» Your task: Provide only the number of lines where "collection" occurs.

» Supplied data:
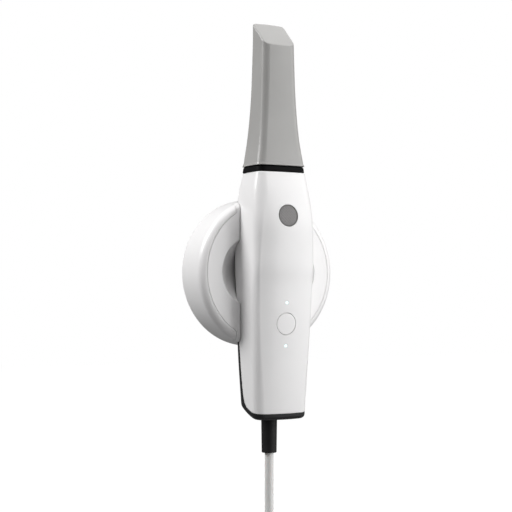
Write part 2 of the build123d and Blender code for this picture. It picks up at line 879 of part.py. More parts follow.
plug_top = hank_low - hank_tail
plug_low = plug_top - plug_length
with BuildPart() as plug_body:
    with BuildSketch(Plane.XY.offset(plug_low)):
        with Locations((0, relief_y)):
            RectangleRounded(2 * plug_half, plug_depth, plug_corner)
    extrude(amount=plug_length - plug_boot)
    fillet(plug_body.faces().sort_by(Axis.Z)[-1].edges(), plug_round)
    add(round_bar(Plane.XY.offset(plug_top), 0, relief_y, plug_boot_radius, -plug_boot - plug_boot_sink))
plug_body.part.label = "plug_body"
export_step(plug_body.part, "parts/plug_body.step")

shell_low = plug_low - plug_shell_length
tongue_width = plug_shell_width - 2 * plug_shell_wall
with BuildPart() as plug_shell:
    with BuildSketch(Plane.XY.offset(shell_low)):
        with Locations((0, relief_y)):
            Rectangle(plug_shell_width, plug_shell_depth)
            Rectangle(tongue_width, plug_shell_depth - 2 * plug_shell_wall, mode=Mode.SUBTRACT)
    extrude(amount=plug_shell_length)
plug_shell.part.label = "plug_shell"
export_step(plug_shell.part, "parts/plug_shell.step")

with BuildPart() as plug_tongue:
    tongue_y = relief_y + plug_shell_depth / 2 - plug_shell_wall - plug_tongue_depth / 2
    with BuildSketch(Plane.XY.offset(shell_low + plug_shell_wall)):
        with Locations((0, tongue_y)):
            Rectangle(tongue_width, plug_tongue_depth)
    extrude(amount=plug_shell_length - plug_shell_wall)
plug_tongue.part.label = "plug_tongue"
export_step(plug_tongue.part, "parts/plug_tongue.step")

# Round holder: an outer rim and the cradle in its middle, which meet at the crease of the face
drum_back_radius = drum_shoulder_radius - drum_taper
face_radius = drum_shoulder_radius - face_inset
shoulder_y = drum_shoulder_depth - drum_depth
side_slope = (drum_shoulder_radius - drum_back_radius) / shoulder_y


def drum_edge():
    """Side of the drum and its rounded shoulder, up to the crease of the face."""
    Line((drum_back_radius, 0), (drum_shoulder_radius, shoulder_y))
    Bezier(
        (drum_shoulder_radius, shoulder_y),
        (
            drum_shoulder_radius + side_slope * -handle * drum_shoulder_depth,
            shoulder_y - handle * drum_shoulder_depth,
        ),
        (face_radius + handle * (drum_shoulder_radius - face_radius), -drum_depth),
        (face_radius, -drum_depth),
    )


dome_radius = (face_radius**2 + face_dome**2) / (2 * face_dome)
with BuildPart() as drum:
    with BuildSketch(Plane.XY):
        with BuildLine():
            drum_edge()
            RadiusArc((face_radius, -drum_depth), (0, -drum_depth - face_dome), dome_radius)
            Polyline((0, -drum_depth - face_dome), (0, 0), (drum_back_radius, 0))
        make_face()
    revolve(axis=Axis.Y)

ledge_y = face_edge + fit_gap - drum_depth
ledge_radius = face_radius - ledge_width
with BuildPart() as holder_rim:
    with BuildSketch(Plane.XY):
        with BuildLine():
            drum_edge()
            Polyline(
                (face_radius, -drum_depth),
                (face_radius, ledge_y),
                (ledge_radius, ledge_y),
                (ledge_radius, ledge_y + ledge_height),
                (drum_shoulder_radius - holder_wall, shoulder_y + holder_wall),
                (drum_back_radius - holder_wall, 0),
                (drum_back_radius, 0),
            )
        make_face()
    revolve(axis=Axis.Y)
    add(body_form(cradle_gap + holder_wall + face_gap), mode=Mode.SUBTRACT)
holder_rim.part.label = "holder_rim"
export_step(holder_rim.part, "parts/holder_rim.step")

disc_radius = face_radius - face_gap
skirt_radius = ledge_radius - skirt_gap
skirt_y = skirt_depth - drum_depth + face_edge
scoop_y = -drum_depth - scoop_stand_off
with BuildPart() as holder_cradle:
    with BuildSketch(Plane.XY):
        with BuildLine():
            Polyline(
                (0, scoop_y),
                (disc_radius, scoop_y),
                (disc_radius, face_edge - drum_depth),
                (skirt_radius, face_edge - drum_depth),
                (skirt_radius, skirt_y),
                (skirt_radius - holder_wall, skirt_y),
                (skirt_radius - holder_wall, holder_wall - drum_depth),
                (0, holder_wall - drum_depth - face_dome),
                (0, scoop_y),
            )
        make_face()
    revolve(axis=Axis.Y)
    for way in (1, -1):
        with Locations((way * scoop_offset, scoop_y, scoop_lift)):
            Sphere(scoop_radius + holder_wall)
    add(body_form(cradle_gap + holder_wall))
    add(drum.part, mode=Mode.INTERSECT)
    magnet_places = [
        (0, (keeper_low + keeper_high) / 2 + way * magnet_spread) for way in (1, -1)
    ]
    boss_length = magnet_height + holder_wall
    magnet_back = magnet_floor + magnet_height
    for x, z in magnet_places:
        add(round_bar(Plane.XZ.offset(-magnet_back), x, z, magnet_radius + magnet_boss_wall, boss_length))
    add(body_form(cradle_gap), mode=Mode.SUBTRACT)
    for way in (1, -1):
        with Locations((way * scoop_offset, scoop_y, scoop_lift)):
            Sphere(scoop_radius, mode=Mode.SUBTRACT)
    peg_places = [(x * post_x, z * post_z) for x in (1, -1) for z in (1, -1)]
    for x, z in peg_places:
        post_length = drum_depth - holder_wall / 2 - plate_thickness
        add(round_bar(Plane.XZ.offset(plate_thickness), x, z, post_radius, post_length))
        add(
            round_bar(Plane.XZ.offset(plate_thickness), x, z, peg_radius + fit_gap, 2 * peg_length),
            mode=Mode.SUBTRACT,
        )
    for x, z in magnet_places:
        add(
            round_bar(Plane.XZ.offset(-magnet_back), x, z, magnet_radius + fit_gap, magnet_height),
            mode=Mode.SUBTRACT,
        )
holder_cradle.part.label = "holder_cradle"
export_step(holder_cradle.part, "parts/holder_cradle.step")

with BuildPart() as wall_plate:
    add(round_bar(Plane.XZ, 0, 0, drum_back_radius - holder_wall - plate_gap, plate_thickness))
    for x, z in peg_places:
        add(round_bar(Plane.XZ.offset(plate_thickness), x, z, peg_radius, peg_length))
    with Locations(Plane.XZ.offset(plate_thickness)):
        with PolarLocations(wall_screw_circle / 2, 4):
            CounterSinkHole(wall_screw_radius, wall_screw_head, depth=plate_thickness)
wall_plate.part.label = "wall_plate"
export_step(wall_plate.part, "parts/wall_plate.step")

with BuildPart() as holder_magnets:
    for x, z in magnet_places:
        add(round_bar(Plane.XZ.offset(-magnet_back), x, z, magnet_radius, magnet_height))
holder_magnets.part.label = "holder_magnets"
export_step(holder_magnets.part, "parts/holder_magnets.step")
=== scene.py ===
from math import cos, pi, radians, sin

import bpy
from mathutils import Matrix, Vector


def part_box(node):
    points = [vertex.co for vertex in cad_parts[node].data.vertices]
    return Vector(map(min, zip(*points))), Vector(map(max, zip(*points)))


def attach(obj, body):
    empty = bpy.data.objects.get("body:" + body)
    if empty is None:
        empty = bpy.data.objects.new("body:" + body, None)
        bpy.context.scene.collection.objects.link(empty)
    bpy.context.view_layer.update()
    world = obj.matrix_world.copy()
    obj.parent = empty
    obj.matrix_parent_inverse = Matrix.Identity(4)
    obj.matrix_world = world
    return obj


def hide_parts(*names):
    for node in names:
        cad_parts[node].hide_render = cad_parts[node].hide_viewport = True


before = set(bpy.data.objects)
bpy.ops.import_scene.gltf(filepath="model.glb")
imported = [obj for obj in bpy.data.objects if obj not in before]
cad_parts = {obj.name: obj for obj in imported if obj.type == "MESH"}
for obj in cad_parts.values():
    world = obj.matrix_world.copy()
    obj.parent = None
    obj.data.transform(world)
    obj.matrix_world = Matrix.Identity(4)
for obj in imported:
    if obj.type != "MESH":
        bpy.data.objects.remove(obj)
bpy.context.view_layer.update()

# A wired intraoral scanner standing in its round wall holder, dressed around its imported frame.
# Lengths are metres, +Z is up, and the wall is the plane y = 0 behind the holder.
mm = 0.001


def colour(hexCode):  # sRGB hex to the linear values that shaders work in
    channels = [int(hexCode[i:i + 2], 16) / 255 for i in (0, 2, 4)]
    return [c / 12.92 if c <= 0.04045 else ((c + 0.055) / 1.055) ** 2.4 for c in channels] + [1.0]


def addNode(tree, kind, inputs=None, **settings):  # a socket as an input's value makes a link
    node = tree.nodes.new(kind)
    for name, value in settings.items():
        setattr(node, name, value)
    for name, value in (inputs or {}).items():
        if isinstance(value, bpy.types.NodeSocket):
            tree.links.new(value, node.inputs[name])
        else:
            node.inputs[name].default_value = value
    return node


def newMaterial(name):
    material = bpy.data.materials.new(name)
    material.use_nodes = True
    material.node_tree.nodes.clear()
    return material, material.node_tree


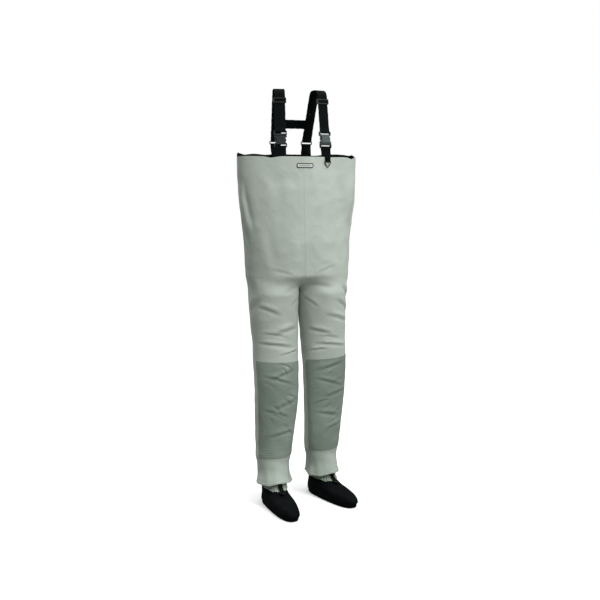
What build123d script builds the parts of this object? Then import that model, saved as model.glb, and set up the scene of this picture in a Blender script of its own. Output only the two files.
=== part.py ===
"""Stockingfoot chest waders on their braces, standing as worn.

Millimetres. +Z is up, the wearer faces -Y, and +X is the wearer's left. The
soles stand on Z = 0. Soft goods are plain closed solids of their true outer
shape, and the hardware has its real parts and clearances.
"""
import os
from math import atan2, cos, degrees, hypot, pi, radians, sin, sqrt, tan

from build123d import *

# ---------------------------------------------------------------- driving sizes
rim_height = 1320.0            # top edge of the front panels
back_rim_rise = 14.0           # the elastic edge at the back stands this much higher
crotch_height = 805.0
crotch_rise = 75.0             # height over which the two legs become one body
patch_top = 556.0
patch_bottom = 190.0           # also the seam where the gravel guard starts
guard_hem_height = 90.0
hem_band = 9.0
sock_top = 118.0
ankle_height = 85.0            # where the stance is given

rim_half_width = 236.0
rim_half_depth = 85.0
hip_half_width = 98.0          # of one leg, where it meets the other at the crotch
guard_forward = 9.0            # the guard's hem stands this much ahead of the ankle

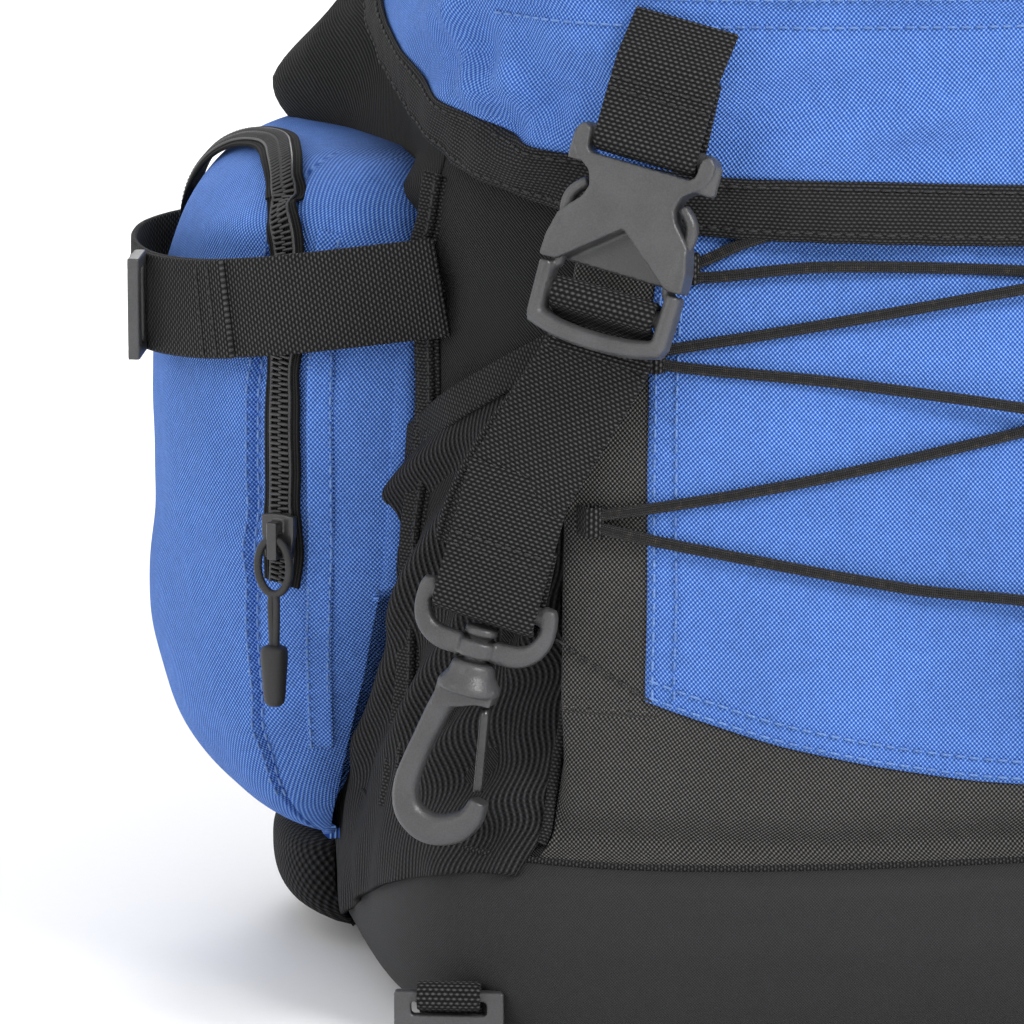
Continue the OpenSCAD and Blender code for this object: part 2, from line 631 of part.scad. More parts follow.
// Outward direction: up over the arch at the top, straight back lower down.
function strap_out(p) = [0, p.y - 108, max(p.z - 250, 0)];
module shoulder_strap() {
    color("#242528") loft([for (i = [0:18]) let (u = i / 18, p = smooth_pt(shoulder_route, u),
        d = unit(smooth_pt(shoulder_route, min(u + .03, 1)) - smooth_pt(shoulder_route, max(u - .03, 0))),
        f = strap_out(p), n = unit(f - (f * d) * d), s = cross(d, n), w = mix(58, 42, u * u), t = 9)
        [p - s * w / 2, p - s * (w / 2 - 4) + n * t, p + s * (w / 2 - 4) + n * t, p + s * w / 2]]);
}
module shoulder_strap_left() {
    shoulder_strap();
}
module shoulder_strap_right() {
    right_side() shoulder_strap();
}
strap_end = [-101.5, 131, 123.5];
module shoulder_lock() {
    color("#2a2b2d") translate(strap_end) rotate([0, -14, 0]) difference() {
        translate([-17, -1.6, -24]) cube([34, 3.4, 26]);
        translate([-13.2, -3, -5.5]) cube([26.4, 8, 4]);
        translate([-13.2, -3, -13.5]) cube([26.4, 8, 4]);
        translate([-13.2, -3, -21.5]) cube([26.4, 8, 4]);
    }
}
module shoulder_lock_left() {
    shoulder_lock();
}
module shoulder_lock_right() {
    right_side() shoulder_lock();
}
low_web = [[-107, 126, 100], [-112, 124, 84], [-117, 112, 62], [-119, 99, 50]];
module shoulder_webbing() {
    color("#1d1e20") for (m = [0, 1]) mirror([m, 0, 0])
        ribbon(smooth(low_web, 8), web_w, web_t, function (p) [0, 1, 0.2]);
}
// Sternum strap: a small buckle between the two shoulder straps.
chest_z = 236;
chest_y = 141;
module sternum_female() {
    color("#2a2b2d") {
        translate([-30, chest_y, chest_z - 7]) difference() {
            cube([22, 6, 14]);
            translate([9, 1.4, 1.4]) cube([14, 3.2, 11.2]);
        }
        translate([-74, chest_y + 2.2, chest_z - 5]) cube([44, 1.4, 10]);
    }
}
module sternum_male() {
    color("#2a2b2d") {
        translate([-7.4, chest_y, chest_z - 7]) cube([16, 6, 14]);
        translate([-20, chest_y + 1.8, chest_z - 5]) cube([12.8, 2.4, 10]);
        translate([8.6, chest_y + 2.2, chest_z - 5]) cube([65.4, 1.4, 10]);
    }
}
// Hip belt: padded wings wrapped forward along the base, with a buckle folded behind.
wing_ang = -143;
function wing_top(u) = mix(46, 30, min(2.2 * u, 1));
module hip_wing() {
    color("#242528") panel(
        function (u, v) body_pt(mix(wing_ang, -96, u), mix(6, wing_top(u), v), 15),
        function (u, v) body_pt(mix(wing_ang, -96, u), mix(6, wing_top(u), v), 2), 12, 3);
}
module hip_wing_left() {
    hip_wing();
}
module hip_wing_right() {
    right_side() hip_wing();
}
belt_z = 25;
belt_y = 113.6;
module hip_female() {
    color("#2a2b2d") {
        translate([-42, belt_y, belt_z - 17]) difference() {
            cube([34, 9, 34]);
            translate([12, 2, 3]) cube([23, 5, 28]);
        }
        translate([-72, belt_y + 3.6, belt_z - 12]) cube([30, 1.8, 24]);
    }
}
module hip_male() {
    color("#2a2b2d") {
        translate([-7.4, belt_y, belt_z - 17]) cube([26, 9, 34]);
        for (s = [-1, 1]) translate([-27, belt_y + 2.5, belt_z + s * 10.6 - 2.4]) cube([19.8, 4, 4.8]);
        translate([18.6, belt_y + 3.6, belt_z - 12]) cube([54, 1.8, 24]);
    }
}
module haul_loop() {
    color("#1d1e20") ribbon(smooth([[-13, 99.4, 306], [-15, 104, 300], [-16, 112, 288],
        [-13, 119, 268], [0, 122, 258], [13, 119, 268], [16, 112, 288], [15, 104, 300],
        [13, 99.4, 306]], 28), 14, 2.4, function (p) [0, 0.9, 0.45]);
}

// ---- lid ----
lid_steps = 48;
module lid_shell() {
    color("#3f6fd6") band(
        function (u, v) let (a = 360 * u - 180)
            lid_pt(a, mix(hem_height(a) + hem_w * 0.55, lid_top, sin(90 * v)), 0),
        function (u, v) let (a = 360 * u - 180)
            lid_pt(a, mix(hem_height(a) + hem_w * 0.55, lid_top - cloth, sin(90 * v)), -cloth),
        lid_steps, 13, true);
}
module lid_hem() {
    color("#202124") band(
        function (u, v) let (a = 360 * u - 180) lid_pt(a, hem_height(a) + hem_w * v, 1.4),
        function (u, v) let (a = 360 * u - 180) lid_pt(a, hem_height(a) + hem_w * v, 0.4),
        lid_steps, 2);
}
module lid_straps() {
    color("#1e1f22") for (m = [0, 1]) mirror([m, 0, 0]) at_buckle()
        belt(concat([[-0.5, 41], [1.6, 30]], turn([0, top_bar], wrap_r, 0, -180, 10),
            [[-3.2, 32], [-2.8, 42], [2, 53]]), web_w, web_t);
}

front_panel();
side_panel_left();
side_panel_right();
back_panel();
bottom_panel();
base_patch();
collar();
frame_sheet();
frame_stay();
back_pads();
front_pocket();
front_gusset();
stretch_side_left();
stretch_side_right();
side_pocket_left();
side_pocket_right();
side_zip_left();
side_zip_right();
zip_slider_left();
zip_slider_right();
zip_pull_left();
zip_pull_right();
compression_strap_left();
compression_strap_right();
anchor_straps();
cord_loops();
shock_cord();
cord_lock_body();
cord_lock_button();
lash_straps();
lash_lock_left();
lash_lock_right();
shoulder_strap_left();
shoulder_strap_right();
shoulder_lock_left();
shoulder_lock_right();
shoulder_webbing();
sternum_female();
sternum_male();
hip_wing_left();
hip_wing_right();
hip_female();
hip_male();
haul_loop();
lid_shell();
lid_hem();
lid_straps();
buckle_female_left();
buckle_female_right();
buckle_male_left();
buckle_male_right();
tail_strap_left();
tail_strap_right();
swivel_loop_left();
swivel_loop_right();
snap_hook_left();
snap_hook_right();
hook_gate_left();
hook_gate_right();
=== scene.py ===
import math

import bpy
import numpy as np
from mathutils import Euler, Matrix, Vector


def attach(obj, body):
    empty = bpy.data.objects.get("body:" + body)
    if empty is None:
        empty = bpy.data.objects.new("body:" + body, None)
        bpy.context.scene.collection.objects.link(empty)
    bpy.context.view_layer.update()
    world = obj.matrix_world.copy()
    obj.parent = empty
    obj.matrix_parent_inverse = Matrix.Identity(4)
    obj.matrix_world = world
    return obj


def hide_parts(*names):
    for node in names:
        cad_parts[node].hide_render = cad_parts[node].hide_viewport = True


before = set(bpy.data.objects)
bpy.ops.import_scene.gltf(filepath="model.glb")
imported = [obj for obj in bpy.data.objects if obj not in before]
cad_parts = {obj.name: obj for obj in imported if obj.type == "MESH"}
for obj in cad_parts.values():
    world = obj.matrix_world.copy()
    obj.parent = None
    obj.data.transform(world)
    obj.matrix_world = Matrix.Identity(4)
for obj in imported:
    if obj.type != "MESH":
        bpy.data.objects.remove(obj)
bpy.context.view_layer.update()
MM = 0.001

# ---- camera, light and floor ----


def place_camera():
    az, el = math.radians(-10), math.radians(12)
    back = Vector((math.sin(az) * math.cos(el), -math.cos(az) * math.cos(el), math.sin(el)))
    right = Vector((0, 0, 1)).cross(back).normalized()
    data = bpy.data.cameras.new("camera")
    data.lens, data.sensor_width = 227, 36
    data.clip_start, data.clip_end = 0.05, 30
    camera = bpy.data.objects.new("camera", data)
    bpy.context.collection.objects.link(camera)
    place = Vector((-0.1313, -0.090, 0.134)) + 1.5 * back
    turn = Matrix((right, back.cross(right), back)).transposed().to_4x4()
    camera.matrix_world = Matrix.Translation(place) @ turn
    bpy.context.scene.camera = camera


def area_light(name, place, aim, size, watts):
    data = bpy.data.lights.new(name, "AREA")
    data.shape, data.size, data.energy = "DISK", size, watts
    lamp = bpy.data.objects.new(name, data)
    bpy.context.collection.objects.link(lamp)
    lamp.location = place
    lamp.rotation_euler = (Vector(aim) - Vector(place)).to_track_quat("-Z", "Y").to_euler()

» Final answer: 4